> **Goal**:
Reproduce precisely the lines of the listing below, starting with the line that contains "Keep writing the" and stopping after the line that contains "(-0.380, 0.006, -34))"; include nothing else.

> **Data lines**:
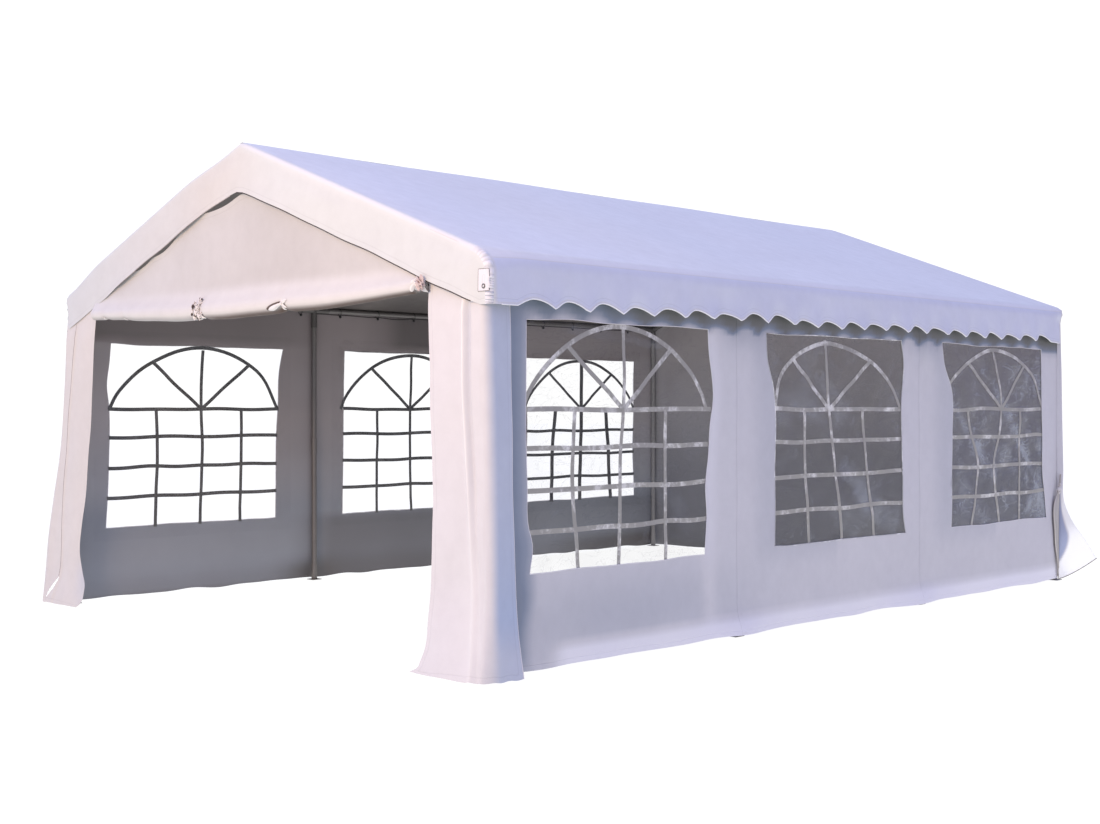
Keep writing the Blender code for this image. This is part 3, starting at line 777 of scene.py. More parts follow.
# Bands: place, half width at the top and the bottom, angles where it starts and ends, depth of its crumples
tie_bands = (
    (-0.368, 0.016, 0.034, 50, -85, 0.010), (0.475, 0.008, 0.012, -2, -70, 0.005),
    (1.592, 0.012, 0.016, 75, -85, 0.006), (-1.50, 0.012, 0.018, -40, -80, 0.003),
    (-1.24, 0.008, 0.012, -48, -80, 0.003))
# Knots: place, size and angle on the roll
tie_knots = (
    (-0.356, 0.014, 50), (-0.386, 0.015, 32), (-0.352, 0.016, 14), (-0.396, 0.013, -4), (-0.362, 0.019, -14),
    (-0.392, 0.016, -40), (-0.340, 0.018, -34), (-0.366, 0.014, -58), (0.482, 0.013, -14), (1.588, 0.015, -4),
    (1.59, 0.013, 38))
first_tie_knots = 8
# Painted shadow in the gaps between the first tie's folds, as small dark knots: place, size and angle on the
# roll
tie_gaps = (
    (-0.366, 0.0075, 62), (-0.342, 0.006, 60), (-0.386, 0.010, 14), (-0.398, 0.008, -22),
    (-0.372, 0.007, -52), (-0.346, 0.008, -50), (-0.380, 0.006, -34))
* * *
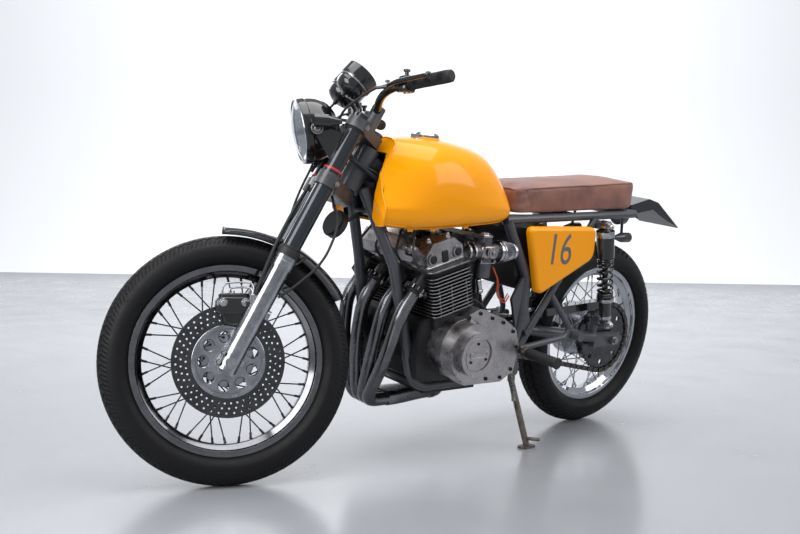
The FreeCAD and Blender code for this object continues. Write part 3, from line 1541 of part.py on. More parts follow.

> **Solution**:
Keep writing the Blender code for this image. This is part 3, starting at line 777 of scene.py. More parts follow.
# Bands: place, half width at the top and the bottom, angles where it starts and ends, depth of its crumples
tie_bands = (
    (-0.368, 0.016, 0.034, 50, -85, 0.010), (0.475, 0.008, 0.012, -2, -70, 0.005),
    (1.592, 0.012, 0.016, 75, -85, 0.006), (-1.50, 0.012, 0.018, -40, -80, 0.003),
    (-1.24, 0.008, 0.012, -48, -80, 0.003))
# Knots: place, size and angle on the roll
tie_knots = (
    (-0.356, 0.014, 50), (-0.386, 0.015, 32), (-0.352, 0.016, 14), (-0.396, 0.013, -4), (-0.362, 0.019, -14),
    (-0.392, 0.016, -40), (-0.340, 0.018, -34), (-0.366, 0.014, -58), (0.482, 0.013, -14), (1.588, 0.015, -4),
    (1.59, 0.013, 38))
first_tie_knots = 8
# Painted shadow in the gaps between the first tie's folds, as small dark knots: place, size and angle on the
# roll
tie_gaps = (
    (-0.366, 0.0075, 62), (-0.342, 0.006, 60), (-0.386, 0.010, 14), (-0.398, 0.008, -22),
    (-0.372, 0.007, -52), (-0.346, 0.008, -50), (-0.380, 0.006, -34))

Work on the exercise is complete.